Lo que arranca como una inmaculada metáfora sobre nuestro achacoso planeta (la isla como puro bioma deshabitado, el restaurante como refugio y custodio de los pocos recursos que nos quedan, ¿trasunto del noruego Under bajo el mar de Lindesnes?) deviene en relato de terror postmoderno y trampantojo de culpas que hubiera sido un maravilloso capítulo de Black Mirror. Jura el guionista Smith Tracy que se le ocurrió la idea del filme durante su luna de miel en Bergen, Noruega, cuando embarcó para acudir a Cornelius Sjømatrestaurant, en Bjørøyhamn, y fantaseó que allí quedaban atrapados hasta que dieran cuenta de la última miga del festín. Tal premisa, estimulante, da pie los creadores del filme a un libreto que vertebra un pastiche desigual con momentos sublimes. Porque este El Menú a veces recuerda para mal la retorcida mente de Jigsaw y le enfunda chaquetilla; otras nos evoca aquel disparate noventero de Absolom y por momentos pareciera el esqueje mistificado y corregido de El Juego del Calamar.
Como salvedad ante alguna astracanada, se rectifican cauces y desplomes narrativos gracias al reparto. Se agradece el trazo grueso y el tono pulp, los derroteros gore y la incorrección del bien dibujado elenco en esta última cena que recoge el mantel y las migajas de La Grand Bouffe. Aunque estereotipados, son reconocibles y genuinos los perfiles, como el de la irritante crítica gastronómica arruinafamilias que solo busca palabros esnobistas para calificar platos y alimentar su yo, siempre secundada por un lameculos a rebufo de su analítica; el matrimonio maduro y aburridísimo cuyo marido no tiene ni idea de palatabilidad y esconde feísimos secretos bajo la mesa; el amoral trío de cuarentones adúlteros y mangantes con ganas de farra y faldas; la vieja estrella del cine (ajado John Leguizamo que se autoparodia) en busca de inspiración para un nuevo papel; el enterao follower foodie que no dudaría en ser el felpudo de su venerado chef y la escort que le acompaña como mera lámpara (brillante Anya Taylor-Joy) pero que muta en desafío intelectual, brilla como intérprete y agiliza el guion.
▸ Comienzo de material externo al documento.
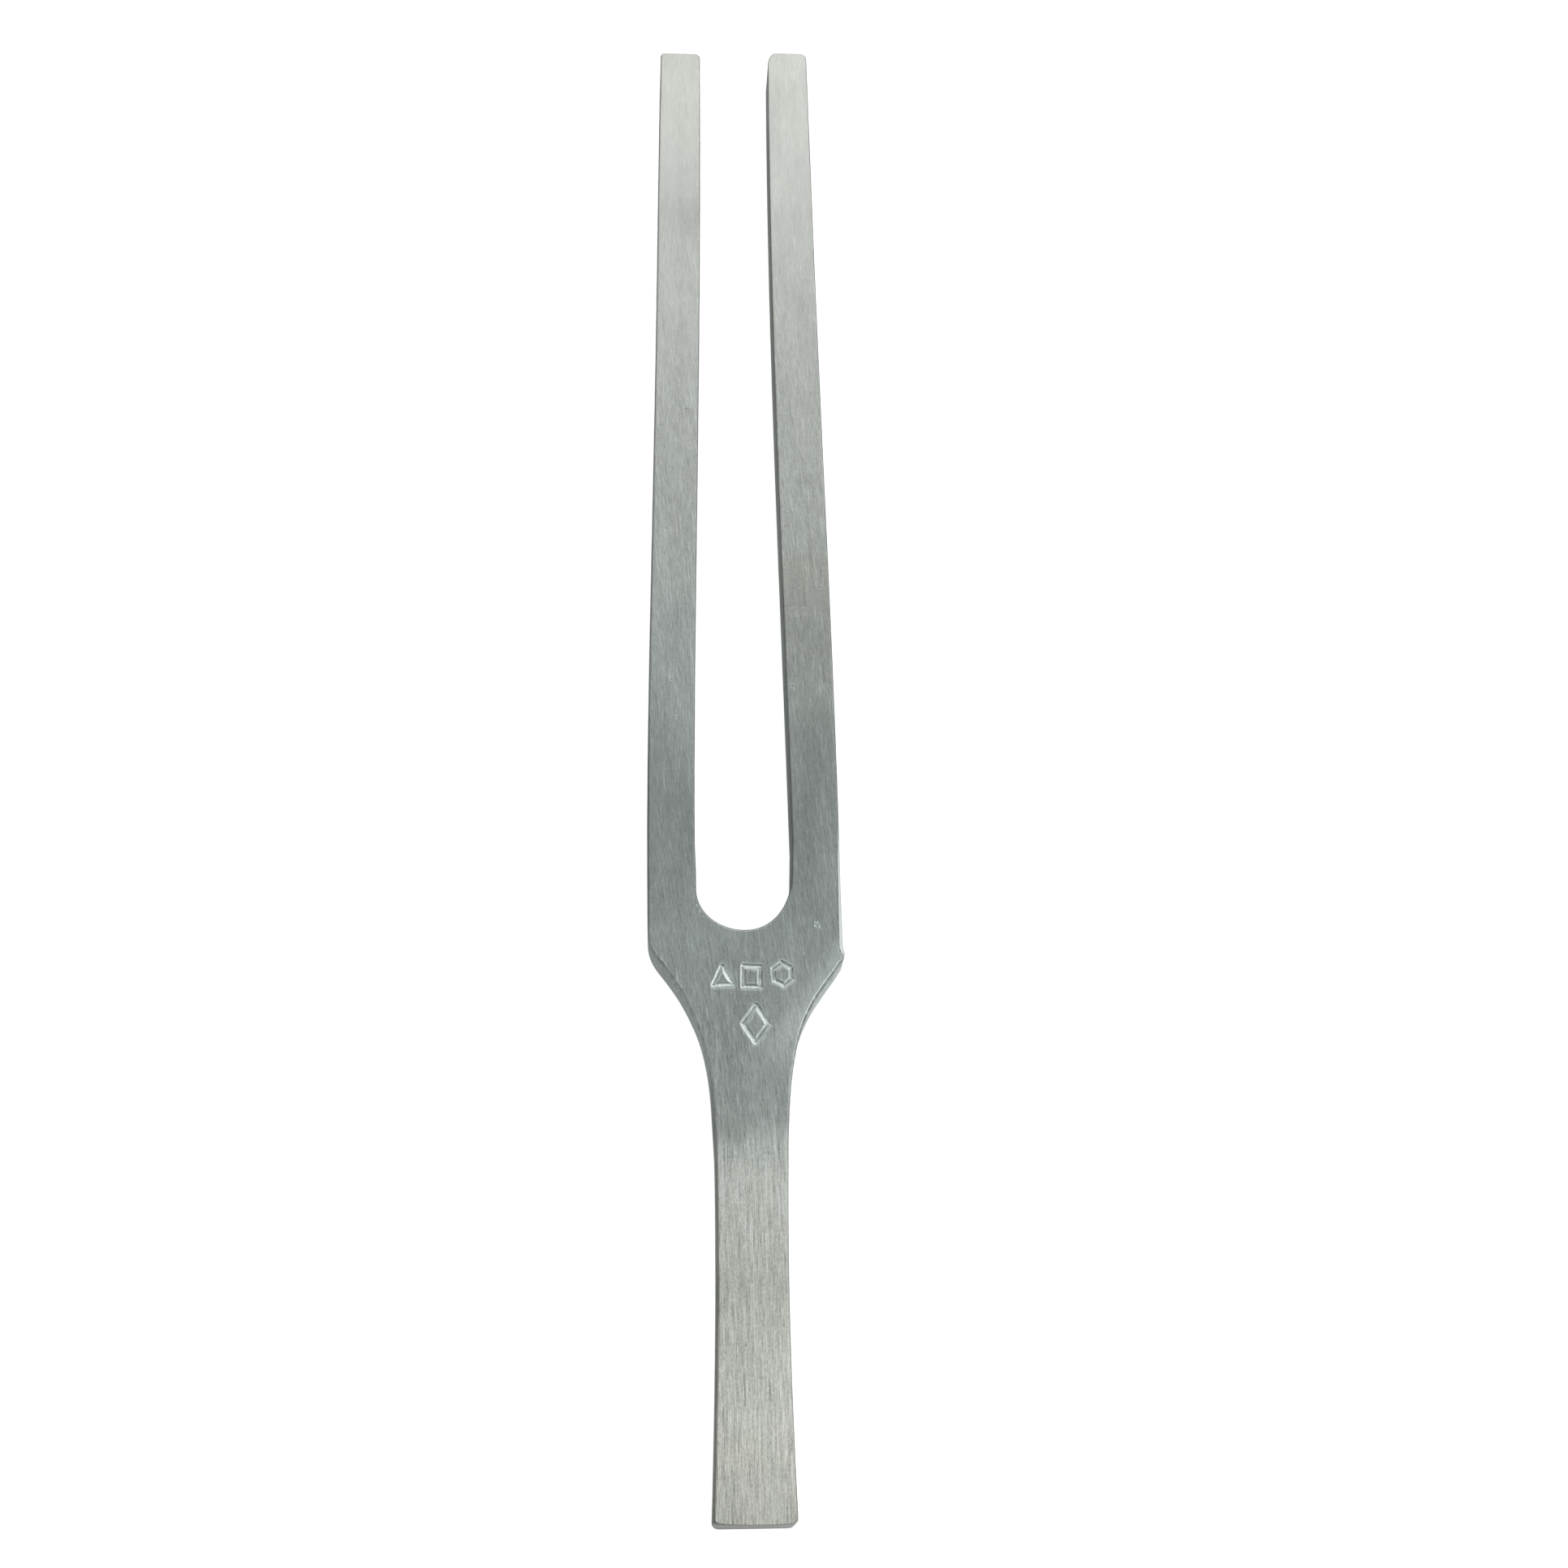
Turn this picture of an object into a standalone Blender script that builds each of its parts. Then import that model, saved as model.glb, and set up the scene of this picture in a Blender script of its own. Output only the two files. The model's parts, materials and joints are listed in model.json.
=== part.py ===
"""Tuning fork of flat aluminium bar, pitched at 256 Hz, lying on its back face.

The real fork is one piece of metal: two tines, the yoke that joins them at the
bottom of the slot, and a flat stem.  Its only motion is the spring of the tines,
which bend towards and away from each other.  So the bar is divided just above the
slot's round end into three solids, the stem with its yoke and the two tines, and
each tine turns about a point close to its own centre line at that height.

Frame: metres.  +X across the fork, +Y along it from the stem to the tips, +Z up
out of the stamped front face.  The back face lies in the plane z = 0, and the
origin is on that face and on the slot's centre line, 8 mm below the slot.
Left is -X and right is +X.
"""
import math
from collections import namedtuple

import bmesh
import bpy

MM = 0.001

# ---- Driving dimensions in millimetres; heights y are from the slot's bottom ----
NAME = "tuning_fork"
THICKNESS = 6.3            # of the bar
SLOT_BOTTOM_Y = 8.0        # from the origin up to the slot's bottom
EDGE_ROUND = 0.35          # softened arris all round both faces
EDGE_SEGMENTS = 2
EDGE_MIN_DEG = 40          # only edges sharper than this are softened
WELD_DISTANCE = 0.01       # closer vertices are merged

# Tines and slot.  A lean is the shares of the tine's length where it starts and ends.
OUTER_ROOT = 12.55         # half width of the bar over the tines, at their roots
OUTER_TIP = 11.2           # and at their tips: the tines lean in slightly
OUTER_LEAN = (0.10, 1.05)
SLOT_ROOT = 6.4            # half width of the slot at its round end
SLOT_TIP = 5.2             # and at its mouth
SLOT_LEAN = (0.02, 0.86)
SLOT_END_DEPTH = 6.2       # height of the round end, slightly flatter than a half circle
SLOT_END_SEGMENTS = 24
TIP_CORNER = 0.7           # corner radius of the square-cut tips
TINE_SEGMENTS = 18         # along each long edge of a tine
CORNER_SEGMENTS = 4        # round each corner of the tips and of the stem's end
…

Por no mentar a la mamá del cocinero, magnífica borracha crónica, que resucita los demonios de este Norman Bates que fue parrillero antes que apóstol y perdió la felicidad y la familia por el camino del éxito.
Levitando sobre este fondo, un Ralph Fiennes al que se le bautiza como Julian Slowik (por aquello de la lentitud como ingrediente, notas escandinavas estilo NOMA en medio de un bosque de pavor) y que ejerce de castigador, demiurgo, sumo pontífice y Belcebú ígneo que nos hostia en cada pase con una palmada. Un hombre que "opera en los límites de Dios", como define uno de los protagonistas y que ha dispuesto un aquelarre fine dining para expiar un sinfín de pecados capitales comunales al gremio y a sus acólitos. Hay soberbia, hay ignorancia, hay presunción, hay pereza, hay lujuria, hay necrosis entre tanta belleza a baja temperatura...
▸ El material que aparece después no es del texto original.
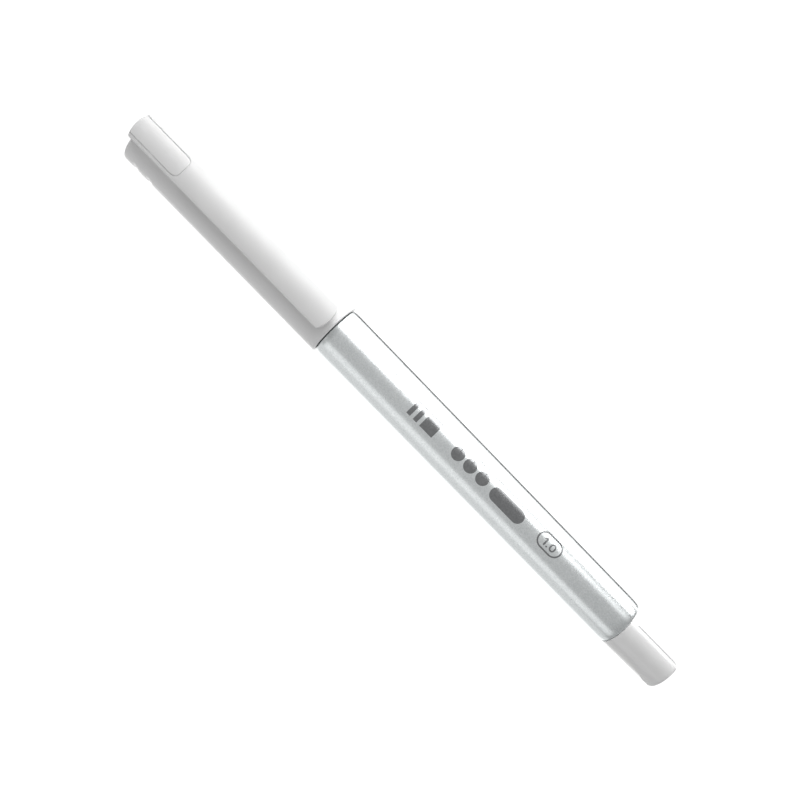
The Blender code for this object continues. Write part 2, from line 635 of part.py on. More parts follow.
def main():
    clear_scene()
    white = (0.86, 0.86, 0.86)
    axis = empty("pen_axis", (0.0, 0.0, AXIS_Z))
    cap_axis = empty("cap_axis", (CAP_MOUTH, 0.0, 0.0), axis)
    cap_frame = empty("cap_frame", (-CAP_MOUTH, 0.0, 0.0), cap_axis)
    clip_hinge = empty("clip_hinge", (CLIP_HINGE, 0.0, CLIP_HINGE_HEIGHT), cap_frame)
    ball_centre = empty("ball_centre", (BALL_X, 0.0, 0.0), axis)

    make_barrel_tube(axis, material("barrel_tube", (0.70, 0.72, 0.73), 0.35, 0.8))
    make_tail_plug(axis, material("tail_plug", white, 0.25))
    make_front_section(axis, material("front_section", (0.10, 0.10, 0.11), 0.45))
    make_grip_sleeve(axis, material("grip_sleeve", (0.55, 0.56, 0.58), 0.7))
    make_nose_cone(axis, material("nose_cone", (0.62, 0.63, 0.64), 0.2, 1.0))
    make_refill_tube(axis, material("refill_tube", (0.80, 0.82, 0.82), 0.3))
    make_refill_end_plug(axis, material("refill_end_plug", (0.75, 0.75, 0.75), 0.5))
    make_tip_holder(axis, material("tip_holder", (0.72, 0.72, 0.70), 0.4))
    make_writing_point(axis, material("writing_point", (0.66, 0.62, 0.52), 0.2, 1.0))
    make_point_ball(ball_centre, material("point_ball", (0.35, 0.36, 0.38), 0.1, 1.0))
    make_ball_spring(axis, material("ball_spring", (0.6, 0.6, 0.62), 0.3, 1.0))
    ink_front = HOLDER_REAR + GAP
    make_plain_rod("ink_column", ink_front, INK_REAR, INK_RADIUS, axis,
                   material("ink_column", (0.88, 0.88, 0.87), 0.3))
    follower_front = INK_REAR + GAP
    make_plain_rod("ink_follower", follower_front, follower_front + FOLLOWER_LENGTH, INK_RADIUS,
                   axis, material("ink_follower", (0.80, 0.80, 0.72), 0.2))

    make_cap_shell(cap_frame, material("cap_shell", white, 0.4))
    make_cap_end_plug(cap_frame, material("cap_end_plug", white, 0.4))
    make_inner_cap(cap_frame, material("inner_cap", (0.80, 0.80, 0.80), 0.4))
    make_plain_rod("tip_seal_pad", LINER_POCKET_FLOOR + GAP, PAD_FRONT, PAD_RADIUS, cap_frame,
                   material("tip_seal_pad", (0.30, 0.30, 0.32), 0.8))
    make_clip_root(cap_frame, material("clip_root", white, 0.35))
    make_clip_panel(cap_frame, material("clip_panel", white, 0.35))
    make_clip_blade(clip_hinge, material("clip_blade", white, 0.35))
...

Sin llegar a revolver del todo nuestra propias tripas cinéfilas, pero con escenas brillantísimas (el inversor caído, la inmolación del sous chef, la falla final con fast food al fondo y esas ardientes nubes gominolosas como atuendos) El Menú sacude nuestra zona de confort para que cuestionemos las cocinas top, las agencias del ramo y los business angels que alientan este fuego/juego vanidoso que no cesa. Se pincelan temas como la conciliación, el sectarismo (todos ciegos davidianos en el colofón del filme), la fascinación pazguata hacia alguien que se cree un medium entre la naturaleza y el comensal, el hecho escénico de alimentarnos, la barata metafísica en cada pase... No hay duda. Somos cómplices, clientela aborregada, en esta función desbarrada donde a veces el emperador va en porretas mientras apartamos la cara a la verdad a cambio de bebernos Borgoña y comernos a Cristo por los pies, siendo complacientes con el sistema gastro y subiendo narcisismo a Instagram. Al final, como moralina que requería de más finura, solo la sinceridad, la emoción recuperada y el cariño hacia el hecho de cocinar, comer y deleitarnos sin payasadas nos hará libres, y no conseguiremos un carajo a través de la puñetera obsesión presuntuosa que nos tiene empachados.